As another summer of cricket comes to an end across England, how are fans to interpret the 3-0 test series victory over India? Furthermore, what bearing will this victory have on this England side as they embark on a 12 months of competitive cricket, including a world cup and another Ashes series which could define, but also perhaps shatter, their international careers?

The India series victory is but a smokescreen for the real problems for English cricket, which will be exposed once again if action is not taken. Apart from the Second test at Lords which India won, the tourists have been woefully under par this series with their key batsmen Virat Kohli at number 4 having a disastrous summer. At the end of the fifth test it was understood that they had suffered their worst defeat in their history, losing by an innings and 244 runs, which summed up the resilience of this Indian team which England had battled with. India’s inefficiencies have helped England dominate with favourable conditions for their opening bowling partnership of Broad and Anderson, who have shown the ability to rip through any international side touring England over the past few years. Similarly it has masked over the leadership issue, as it was for all eyes to see in Australia over the winter that Alistair Cook is not the right man to lead England forward after he was bullied by Michael Clarke both on and off the field, which resulted in only the third 5-0 whitewash in Ashes’ history.
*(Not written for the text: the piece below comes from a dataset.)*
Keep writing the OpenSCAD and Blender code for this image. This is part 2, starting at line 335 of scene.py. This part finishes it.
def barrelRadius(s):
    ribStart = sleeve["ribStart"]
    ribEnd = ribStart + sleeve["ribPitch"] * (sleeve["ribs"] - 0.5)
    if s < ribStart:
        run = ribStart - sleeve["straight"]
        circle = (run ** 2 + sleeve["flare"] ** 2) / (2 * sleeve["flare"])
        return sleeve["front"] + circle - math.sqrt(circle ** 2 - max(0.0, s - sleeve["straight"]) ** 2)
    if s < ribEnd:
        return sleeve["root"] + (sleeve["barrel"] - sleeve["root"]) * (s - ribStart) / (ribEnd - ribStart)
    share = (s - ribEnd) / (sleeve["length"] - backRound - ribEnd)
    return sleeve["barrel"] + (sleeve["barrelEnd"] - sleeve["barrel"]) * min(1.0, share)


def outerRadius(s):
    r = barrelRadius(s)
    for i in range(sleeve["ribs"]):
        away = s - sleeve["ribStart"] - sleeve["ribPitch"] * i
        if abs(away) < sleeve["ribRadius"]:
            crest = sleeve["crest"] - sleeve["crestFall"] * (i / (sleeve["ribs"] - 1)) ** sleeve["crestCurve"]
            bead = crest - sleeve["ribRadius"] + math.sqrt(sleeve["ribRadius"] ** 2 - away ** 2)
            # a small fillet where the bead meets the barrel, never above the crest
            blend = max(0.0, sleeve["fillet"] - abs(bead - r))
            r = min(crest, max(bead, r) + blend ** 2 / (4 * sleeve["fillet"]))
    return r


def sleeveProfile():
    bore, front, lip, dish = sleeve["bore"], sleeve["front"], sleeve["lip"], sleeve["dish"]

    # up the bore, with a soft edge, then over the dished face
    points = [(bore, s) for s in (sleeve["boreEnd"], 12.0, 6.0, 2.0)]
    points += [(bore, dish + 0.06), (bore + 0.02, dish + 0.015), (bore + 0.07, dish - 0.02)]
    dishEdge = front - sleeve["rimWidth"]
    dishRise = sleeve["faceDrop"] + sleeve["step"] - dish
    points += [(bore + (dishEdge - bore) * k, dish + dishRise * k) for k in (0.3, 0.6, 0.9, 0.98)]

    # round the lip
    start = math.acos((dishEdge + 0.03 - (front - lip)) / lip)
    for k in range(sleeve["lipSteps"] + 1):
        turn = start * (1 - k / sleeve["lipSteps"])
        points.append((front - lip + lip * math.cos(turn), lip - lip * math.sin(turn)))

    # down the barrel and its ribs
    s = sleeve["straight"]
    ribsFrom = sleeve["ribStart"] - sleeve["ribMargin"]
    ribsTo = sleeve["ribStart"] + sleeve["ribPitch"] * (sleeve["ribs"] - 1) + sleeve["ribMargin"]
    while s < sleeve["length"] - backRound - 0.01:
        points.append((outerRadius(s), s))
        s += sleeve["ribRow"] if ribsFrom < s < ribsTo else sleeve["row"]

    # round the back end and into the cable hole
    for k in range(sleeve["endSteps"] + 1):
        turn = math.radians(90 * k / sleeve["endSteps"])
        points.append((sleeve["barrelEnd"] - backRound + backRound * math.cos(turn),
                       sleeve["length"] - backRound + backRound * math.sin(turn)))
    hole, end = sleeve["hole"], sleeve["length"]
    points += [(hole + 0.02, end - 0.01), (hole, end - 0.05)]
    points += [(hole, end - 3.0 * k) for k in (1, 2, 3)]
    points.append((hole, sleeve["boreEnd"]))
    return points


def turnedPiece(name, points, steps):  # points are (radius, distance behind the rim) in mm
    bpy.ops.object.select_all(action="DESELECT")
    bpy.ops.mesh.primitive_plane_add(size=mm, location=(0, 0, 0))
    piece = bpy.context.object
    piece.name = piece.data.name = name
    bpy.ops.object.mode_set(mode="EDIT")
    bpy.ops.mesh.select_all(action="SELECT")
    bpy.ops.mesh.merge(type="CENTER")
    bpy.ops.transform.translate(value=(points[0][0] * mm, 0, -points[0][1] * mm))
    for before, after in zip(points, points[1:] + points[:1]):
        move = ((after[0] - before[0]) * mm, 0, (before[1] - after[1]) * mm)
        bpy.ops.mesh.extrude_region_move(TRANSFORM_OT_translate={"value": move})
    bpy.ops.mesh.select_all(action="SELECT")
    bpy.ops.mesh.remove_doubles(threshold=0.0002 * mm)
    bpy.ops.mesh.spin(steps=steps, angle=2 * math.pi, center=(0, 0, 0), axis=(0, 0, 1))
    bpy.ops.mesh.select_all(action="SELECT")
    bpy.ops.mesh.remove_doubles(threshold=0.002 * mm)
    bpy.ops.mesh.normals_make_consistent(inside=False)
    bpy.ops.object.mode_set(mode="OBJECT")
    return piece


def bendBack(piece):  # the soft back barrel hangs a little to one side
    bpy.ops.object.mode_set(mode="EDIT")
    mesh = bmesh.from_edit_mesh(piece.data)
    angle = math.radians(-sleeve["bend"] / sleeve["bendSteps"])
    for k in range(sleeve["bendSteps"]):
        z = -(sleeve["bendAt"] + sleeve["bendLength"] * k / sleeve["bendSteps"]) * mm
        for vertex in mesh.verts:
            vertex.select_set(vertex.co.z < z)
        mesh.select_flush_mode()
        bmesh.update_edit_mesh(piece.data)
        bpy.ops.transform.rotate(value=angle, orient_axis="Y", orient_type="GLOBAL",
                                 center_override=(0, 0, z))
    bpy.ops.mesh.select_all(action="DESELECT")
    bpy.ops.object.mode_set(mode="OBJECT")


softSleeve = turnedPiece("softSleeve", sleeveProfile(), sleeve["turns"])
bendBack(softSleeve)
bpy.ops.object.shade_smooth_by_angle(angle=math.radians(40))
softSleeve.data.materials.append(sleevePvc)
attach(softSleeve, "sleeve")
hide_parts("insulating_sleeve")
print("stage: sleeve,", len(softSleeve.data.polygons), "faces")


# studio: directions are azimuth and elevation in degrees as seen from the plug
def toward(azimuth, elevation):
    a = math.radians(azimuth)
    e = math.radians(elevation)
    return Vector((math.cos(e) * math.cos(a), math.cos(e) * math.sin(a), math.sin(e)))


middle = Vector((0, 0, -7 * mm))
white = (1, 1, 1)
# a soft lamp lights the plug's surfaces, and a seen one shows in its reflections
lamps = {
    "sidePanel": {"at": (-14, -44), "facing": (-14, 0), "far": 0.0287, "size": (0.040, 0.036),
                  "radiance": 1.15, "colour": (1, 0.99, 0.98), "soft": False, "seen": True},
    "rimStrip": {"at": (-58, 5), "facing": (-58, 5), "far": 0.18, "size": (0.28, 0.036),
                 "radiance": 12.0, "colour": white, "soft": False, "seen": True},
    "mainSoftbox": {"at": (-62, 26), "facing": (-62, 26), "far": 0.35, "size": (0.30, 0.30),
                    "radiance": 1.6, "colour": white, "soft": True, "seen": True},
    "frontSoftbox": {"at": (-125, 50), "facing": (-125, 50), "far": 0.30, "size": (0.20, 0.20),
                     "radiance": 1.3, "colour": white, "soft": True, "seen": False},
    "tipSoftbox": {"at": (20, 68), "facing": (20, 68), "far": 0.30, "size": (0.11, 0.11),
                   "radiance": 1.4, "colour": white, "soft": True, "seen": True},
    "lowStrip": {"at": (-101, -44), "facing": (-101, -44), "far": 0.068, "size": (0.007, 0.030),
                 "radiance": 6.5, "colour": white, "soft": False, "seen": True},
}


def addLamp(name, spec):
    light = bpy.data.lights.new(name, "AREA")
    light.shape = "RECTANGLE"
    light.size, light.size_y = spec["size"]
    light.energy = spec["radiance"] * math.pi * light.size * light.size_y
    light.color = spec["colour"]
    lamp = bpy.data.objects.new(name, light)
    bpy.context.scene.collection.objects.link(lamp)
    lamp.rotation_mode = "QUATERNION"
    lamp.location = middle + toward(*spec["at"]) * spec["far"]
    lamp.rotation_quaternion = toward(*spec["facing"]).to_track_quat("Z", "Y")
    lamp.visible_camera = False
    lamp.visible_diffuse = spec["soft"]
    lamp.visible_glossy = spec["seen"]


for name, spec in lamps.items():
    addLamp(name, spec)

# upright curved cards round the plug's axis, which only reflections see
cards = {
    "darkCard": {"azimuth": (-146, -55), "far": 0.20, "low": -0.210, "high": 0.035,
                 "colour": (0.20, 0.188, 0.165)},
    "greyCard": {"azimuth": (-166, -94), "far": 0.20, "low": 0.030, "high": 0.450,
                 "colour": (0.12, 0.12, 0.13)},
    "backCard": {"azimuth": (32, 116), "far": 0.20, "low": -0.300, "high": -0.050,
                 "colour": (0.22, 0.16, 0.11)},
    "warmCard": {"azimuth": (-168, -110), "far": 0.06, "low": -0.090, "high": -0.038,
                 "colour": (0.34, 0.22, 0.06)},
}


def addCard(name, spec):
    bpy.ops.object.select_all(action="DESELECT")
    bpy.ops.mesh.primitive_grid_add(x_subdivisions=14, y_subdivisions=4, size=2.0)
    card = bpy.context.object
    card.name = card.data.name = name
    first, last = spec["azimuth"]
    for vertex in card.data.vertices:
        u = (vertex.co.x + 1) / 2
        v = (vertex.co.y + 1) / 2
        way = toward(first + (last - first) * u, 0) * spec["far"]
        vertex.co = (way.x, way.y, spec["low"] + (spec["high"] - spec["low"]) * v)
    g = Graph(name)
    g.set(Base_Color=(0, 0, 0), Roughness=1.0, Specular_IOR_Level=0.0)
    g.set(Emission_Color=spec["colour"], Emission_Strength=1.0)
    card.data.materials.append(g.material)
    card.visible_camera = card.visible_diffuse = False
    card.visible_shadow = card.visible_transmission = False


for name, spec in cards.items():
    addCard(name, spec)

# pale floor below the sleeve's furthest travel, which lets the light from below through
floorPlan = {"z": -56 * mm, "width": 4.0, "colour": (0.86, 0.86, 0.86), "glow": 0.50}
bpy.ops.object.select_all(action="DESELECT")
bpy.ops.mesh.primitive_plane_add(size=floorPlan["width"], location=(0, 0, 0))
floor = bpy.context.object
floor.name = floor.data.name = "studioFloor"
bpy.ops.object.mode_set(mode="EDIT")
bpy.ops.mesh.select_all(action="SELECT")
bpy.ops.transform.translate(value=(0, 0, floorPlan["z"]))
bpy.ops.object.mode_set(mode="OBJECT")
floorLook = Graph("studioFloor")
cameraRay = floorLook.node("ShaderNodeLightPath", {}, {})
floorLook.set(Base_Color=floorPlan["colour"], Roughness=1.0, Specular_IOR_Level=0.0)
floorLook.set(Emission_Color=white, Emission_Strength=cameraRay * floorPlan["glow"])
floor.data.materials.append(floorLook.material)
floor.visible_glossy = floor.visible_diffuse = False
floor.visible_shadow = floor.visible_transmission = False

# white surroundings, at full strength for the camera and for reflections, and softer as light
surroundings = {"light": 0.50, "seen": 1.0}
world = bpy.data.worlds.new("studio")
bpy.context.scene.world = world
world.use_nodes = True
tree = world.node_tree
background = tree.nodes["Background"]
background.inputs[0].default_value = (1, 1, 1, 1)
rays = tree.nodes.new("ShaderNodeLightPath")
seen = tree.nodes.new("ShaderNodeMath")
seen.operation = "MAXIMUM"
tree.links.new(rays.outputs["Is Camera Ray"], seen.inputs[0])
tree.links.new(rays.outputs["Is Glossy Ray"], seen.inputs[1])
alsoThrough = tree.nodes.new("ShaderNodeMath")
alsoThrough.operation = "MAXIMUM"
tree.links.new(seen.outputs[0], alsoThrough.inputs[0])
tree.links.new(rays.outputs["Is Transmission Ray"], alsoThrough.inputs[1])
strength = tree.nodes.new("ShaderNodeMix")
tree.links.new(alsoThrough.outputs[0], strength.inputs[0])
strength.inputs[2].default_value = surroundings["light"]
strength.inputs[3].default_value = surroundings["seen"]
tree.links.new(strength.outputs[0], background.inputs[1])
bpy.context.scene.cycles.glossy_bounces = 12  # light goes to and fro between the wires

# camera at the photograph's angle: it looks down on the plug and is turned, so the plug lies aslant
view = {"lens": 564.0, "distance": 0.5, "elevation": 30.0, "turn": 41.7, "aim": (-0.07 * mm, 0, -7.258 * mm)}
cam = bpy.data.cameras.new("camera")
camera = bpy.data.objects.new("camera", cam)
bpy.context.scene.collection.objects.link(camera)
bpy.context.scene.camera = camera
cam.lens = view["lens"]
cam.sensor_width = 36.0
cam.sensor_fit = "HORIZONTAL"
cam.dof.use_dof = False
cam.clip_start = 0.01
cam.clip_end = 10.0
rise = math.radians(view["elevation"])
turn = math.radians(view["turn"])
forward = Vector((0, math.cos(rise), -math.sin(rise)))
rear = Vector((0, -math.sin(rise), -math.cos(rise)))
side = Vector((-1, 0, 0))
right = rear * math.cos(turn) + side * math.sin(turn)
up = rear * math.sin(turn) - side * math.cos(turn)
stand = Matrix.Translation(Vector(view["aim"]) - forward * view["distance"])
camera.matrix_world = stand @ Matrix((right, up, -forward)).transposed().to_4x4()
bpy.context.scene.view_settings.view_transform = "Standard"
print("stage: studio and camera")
There has been a strong response from players who were battered and bruised in Australia, and the new faces have also stepped up to the plate this series. Joe Root, who has scored 500 plus runs this series is now fulfilling the promise he showed a few years ago, whilst Gary Balance seems to provide a perfect replacement for the absent Jonathan Trott as he consistently accumulates runs averaging over 80 this series. Ian Bell has also showed glimpses of his former self as he scored a century in the third test at The Ageas Bowl. Confidence is vital in test cricket and England can build from having many of the top order players in and amongst the runs a year before the Ashes. Similarly England’s opening bowlers are hungry for wickets once again. Anderson and Broad have looked threatening this summer with Anderson proving he is not past his best, topping the wickets taken table with 16, and Broad typically grafting for 10 sitting fifth on the table. If they take this form into next summer they will help dismantle the Australian top order. However, England is lacking one or two more quality seam bowlers and the empty vacancy left by spinner Graeme Swan has not been filled. Back in 2005, when England defeated arguably the best Australian test side of the time, they had four world class seam up bowlers and a spinner in Ashley Giles who could do a job. Moeen Ali has perhaps silenced some critics in taking 15 wickets this series, although with a lack of quality seam bowlers to choose from, maybe he will be asked to do too much as a slow bowler next summer when he faces a stronger and more determined batting line up.
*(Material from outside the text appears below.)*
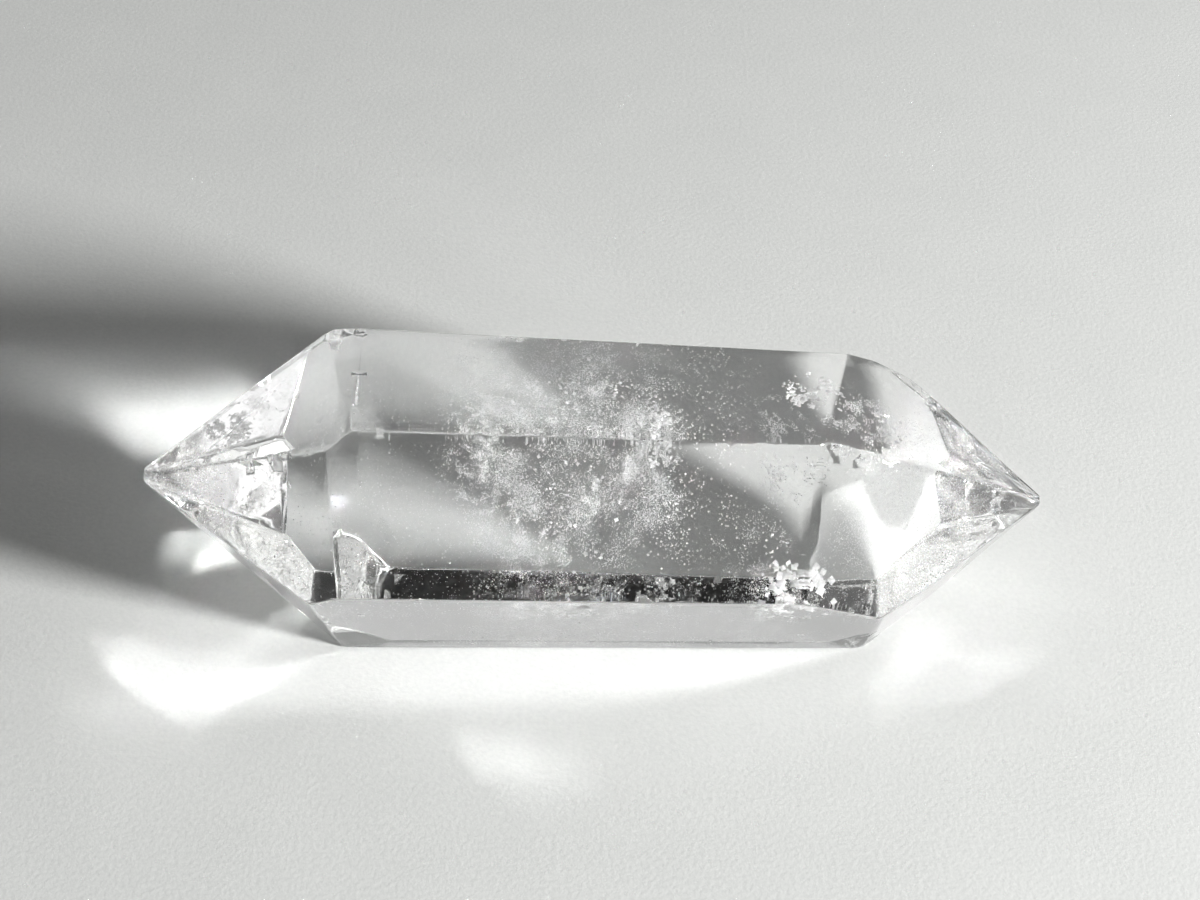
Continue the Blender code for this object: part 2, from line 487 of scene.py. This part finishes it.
def veil_tree():
    """Geometry nodes for one veil. Its sizes are named inputs, in millimetres."""
    tree = bpy.data.node_groups.new("veil of flakes", "GeometryNodeTree")
    panel = tree.interface
    for name in ("Radius", "Bend", "Flakes", "Least Width", "Greatest Width", "Patch", "Bare"):
        panel.new_socket(name, in_out="INPUT", socket_type="NodeSocketFloat")
    panel.new_socket("Seed", in_out="INPUT", socket_type="NodeSocketInt")
    panel.new_socket("Material", in_out="INPUT", socket_type="NodeSocketMaterial")
    panel.new_socket("Geometry", in_out="OUTPUT", socket_type="NodeSocketGeometry")
    given = add_node(tree, "NodeGroupInput").outputs
    place = add_node(tree, "GeometryNodeInputPosition").outputs[0]

    # The sheet, bent by a slow noise
    width = add_node(
        tree, "ShaderNodeMath", {0: given["Radius"], 1: 2.0}, operation="MULTIPLY"
    ).outputs[0]
    sheet = add_node(
        tree,
        "GeometryNodeMeshGrid",
        {"Size X": width, "Size Y": width, "Vertices X": SHEET_LINES, "Vertices Y": SHEET_LINES},
    )
    slow = add_node(
        tree,
        "ShaderNodeTexNoise",
        {"Vector": place, "W": given["Seed"], "Scale": BEND_TURNS, "Detail": 2.0},
        noise_dimensions="4D",
    )
    lift = add_node(tree, "ShaderNodeMath", {0: slow.outputs[0], 1: 0.5}, operation="SUBTRACT")
    lift = add_node(
        tree, "ShaderNodeMath", {0: lift.outputs[0], 1: given["Bend"]}, operation="MULTIPLY"
    )
    lift = add_node(
        tree, "ShaderNodeMath", {0: lift.outputs[0], 1: BEND_GAIN}, operation="MULTIPLY"
    )
    offset = add_node(tree, "ShaderNodeCombineXYZ", {"Z": lift.outputs[0]})
    bent = add_node(
        tree,
        "GeometryNodeSetPosition",
        {"Geometry": sheet.outputs["Mesh"], "Offset": offset.outputs[0]},
    )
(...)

Whilst England is not involved in any test match cricket until April next year, there are seven ODIs against Sri Lanka, and a triangular series and a World Cup both in Australia. In order to avoid another gut wrenching embarrassment down under, England need a captain who will lead his team to a more assertive and creative brand of cricket which can confidently post a target of 300 in the 50 over format of the game. With regard to the future for England’s test match team, maybe the lack of fixtures will help Peter Moores and the England selectors see more clearly where this England side is and how best to prepare for the Ashes 2015. There is an opening batting spec up for grabs, as Sam Robson seems to be struggling for awareness at the crease and is too often bowled having forgotten where his off stump is. Maybe the Yorkshire captain Andrew Gale will get his chance after being in the back of many England selectors’ minds for some time.

It remains, whilst we have beaten a top cricketing nation over a five match series, at our peril that we get carried away and assume more success in the coming twelve months. England had gone nearly a year without a test series victory when they levelled the series at the Ageas bowl at the end of the third test. Whilst sole blame cannot be attributed to Alistair Cook, England are longing for a captain to lead from the front and contribute as a player consistently. As other commentators have written, it has been a wearying six months for Cook, who has been consistently out of form with his last test century being in May 2013. He acknowledged that it had been an “interesting” summer of cricket in a recent interview with The Times, after losing the ODI series to India 3-1. Some players have stepped up to the mark and there are some promising young test cricketer’s who fans can have faith in after their displays this summer. This said England need to think up a new strategy to forget the past and combat Australia’s top players.

If nothing else, Alistair Cook and his team have successfully restored pride in the national team. However, with this achieved, perhaps Cook should now suspend his duties as captain and Peter Moores should look to instate a captain who can give direction and leadership from the front. Then we may be able to replicate the achievements of a year ago.